J&J Gets New Trial After $417 Million Talc Verdict
Johnson & Johnson deserves a new trial after a jury ordered the world’s largest maker of health-care products to pay $417 million to a woman who blamed the company’s iconic Baby Powder for causing her cancer, an appeals court concluded.
While there was sufficient evidence to uphold the jury’s finding that a J&J unit improperly failed to warn Eva Echeverria about the health risks of talc-based powder, conflicting evidence about the product’s cancer links warrants another trial, the Los Angeles-based court said Tuesday.
The ruling is good news for J&J, which suffered a string of recent defeats in lawsuits alleging the company knew its talc-based products could cause various types of cancers and put profits over people’s health.
Last month, a California jury ordered J&J and Colgate-Palmolive Co. to pay about $10 million to a dying woman who said asbestos in their talc products caused her cancer. In May, a New York jury ordered J&J to pay $325 million to another woman who blamed her asbestos-related cancer on baby powder use.
“We look forward to retrying the remaining piece of this case and again demonstrating to the jury that talc does not cause ovarian cancer,” Ernie Knewitz, a J&J spokesman, said Wednesday in an emailed statement.
He also noted that in June, a Missouri appeals court threw out — on jurisdictional grounds — a $70 million award to a California woman who had a St. Louis jury in 2016 weigh her claims that J&J’s Baby Powder caused her cancer.
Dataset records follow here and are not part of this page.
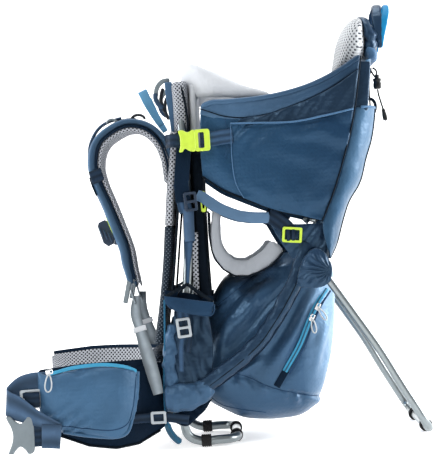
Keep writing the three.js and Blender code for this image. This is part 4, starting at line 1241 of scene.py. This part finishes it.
for name, side in sides:
    y = side * harness["padY"]
    # the far pad lies a little higher and slimmer than the near one
    hang = padPath if side < 0 else [(-62 + (x + 62) * 1.05, 447 + (z - 447) * 1.06) for x, z in padPath]
    slim = 1.0 if side < 0 else 0.68
    taper = [0.75, 0.9, 1, 1, 1, 1, 1, 1, 0.95, 0.85, 0.7, 0.6, 0.5]
    shellSkin = sweep("shoulder_shell_" + name, offsetPath(hang, -5.0 * slim, 150, y), ringPoints(60, 17 * slim, 3.0,
        36), (0, 1, 0), shoulderBlue, widths=taper,
                      thicks=[0.5, 0.6, 0.65, 0.65, 0.7, 0.85, 1, 1, 1.05, 1.1, 1.1, 0.95, 0.65], round=5,
                      bumps=lambda s, t: 0.5 * folds(s, t * 140, 91, 24))
    keep(shellSkin, "shoulder_pad_" + name)
    lining = sweep("shoulder_lining_" + name, offsetPath(hang, 7.5 * slim, 150, y), ringPoints(57, 10 * slim, 3.0,
        36), (0, 1, 0), fineMesh, widths=taper,
                   thicks=[0.9, 1, 1.1, 1.1, 1.1, 1, 0.9, 0.9, 0.75, 0.65, 0.6, 0.6, 0.5], round=4,
                   bumps=lambda s, t: 0.6 * folds(s, t * 120, 93, 16))
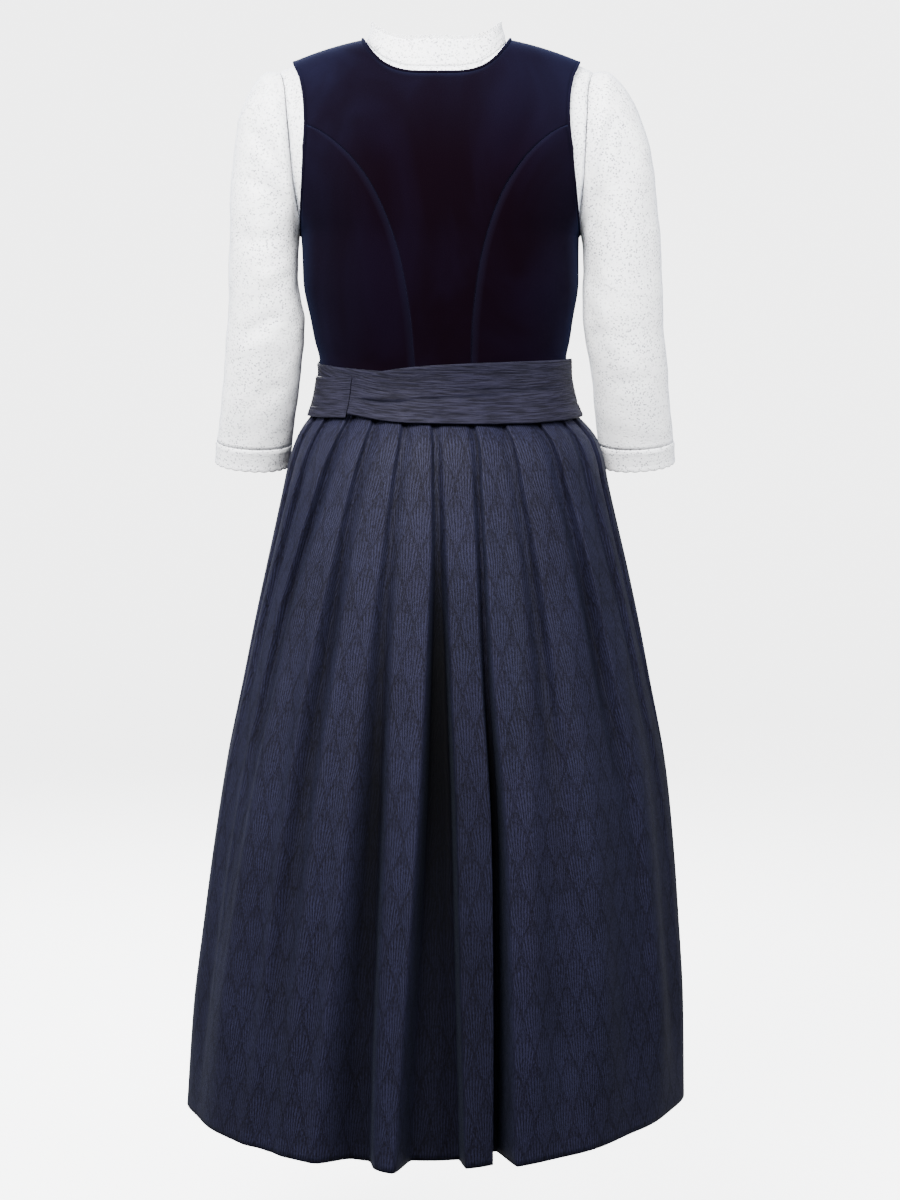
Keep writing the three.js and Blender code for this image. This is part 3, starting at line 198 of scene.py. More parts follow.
# Sleeve sections: under point x, z, upper point x, z, half depth, place along Y
SLEEVE = [
    (156.2, -213, 186, -34.4, 68, 0),
    (157.2, -221, 202, -47, 65, 1),
    (158, -230, 214.5, -67, 62, 2),
    (158.4, -241, 224, -92, 60, 3),
    (158.6, -254, 231, -124, 58, 5),
    (158, -270, 235.5, -165, 56, 6),
    (156.4, -288, 238.5, -210, 54, 7),
    (155, -308, 241, -260, 51, 6),
    (157, -332, 243.5, -308, 48, 3),
    (161.4, -362, 247.4, -354, 46, -3),
    (167.3, -402, 252, -398, 44, -14),
    (173.2, -447, 258.6, -443, 42, -30),
]
CUFF = [(173.2, -447.7, 259.1, -443.7, 42.4, -30.2), (177.2, -472, 261.6, -466.5, 42, -39)]
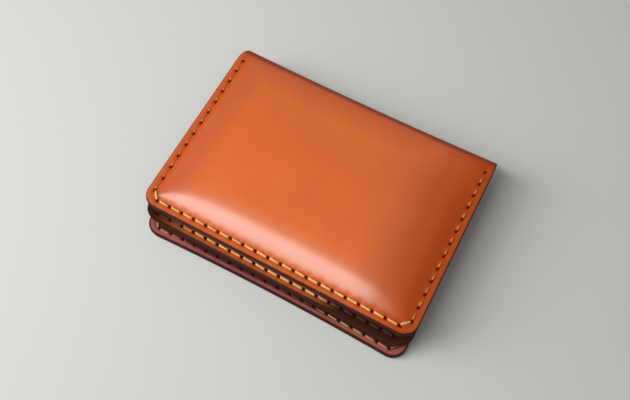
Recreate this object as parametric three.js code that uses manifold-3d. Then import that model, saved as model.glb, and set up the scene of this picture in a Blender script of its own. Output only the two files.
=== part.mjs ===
// Closed folding card wallet: two leather leaves joined by a rounded fold, a gusseted
// pocket on the bottom leaf and a flat card pocket under the crowned top leaf.
// +X runs along the fold, +Y points at the fold, +Z is up. The origin is the middle of
// the closed wallet's footprint, on the surface it lies on.
import * as THREE from 'three';
import { mergeVertices } from 'three/addons/utils/BufferGeometryUtils.js';
import Module from 'manifold-3d';

const wasm = await Module();
wasm.setup();

// Leather thicknesses, in millimetres like every length here
const coverThickness = 1.5;
const liningThickness = 0.7;
const gussetThickness = 0.8;
const faceThickness = 1.4;
const cardPocketThickness = 1.5;
const glueLine = 0.1;

// Leaves
const leafWidth = 106.8;
const topLeafDepth = 65.7;
const cornerRadius = 5.5;
const baseReach = 6.4;
const baseInset = 0.5;
const baseHollow = 0.9;

// Pocket between the leaves
const pocketRoom = 6.5;
const leafGap = 2.45;
const faceReach = 2.7;
const mouthSetback = 4.5;
const cardPocketSetback = 8;
const flangeWidth = 4.4;
const gussetDepth = 7.4;
const gussetFoldRadius = 1;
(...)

The state’s intermediate appellate court said Deborah Giannecchini shouldn’t have been allowed to try her case as an out-of-state plaintiff.
J&J and its Janssen unit face more than 13,000 claims that its powders caused ovarian cancer and mesothelioma, a rare cancer linked to asbestos exposure. The company denies its products ever contained the carcinogen and argues talc doesn’t cause the life-threatening illnesses.
In October 2017, a Los Angeles jury found J&J’s baby powder played a role in the development of Echeverria’s ovarian cancer and awarded her $70 million in compensatory damages and $347 million in punitive damages. She died after the trial ended.
California Superior Court Judge Maren Nelson later threw out the jury’s finding, ruling there wasn’t sufficient evidence of liability on the part of J&J and one of its units to support the panel’s finding. The judge also tossed out the jury’s finding that the companies should pay punitive damages for their mishandling of their talc-based products.
The appeals court ruled Nelson erred in throwing out the jury’s finding that J&J’s Baby Powder was a cause of Echeverria’s cancer, noting there was “substantial evidence” of liability on Janssen’s part. The judges said the J&J parent company, which stopped making the powder in 1967, couldn’t be held liable for failure to warn. Only the subsidiary that manufactured the product would have had a duty to warn about about an alleged risk.
“The evidence also failed to support a finding of malice as required for punitive damages,” the California Court of Appeal said.
J&J is gearing up for talc trials in other state courts around the U.S. A jury in the company’s hometown of New Brunswick, New Jersey is scheduled to start hearing evidence July 15 of four women’s claims that J&J and Janssen are responsible for their cancers.
The California case is Echeverria v. Johnson & Johnson, JCCP No. 4872, California Court of Appeal, Second Appellate District, Third Division (Los Angeles).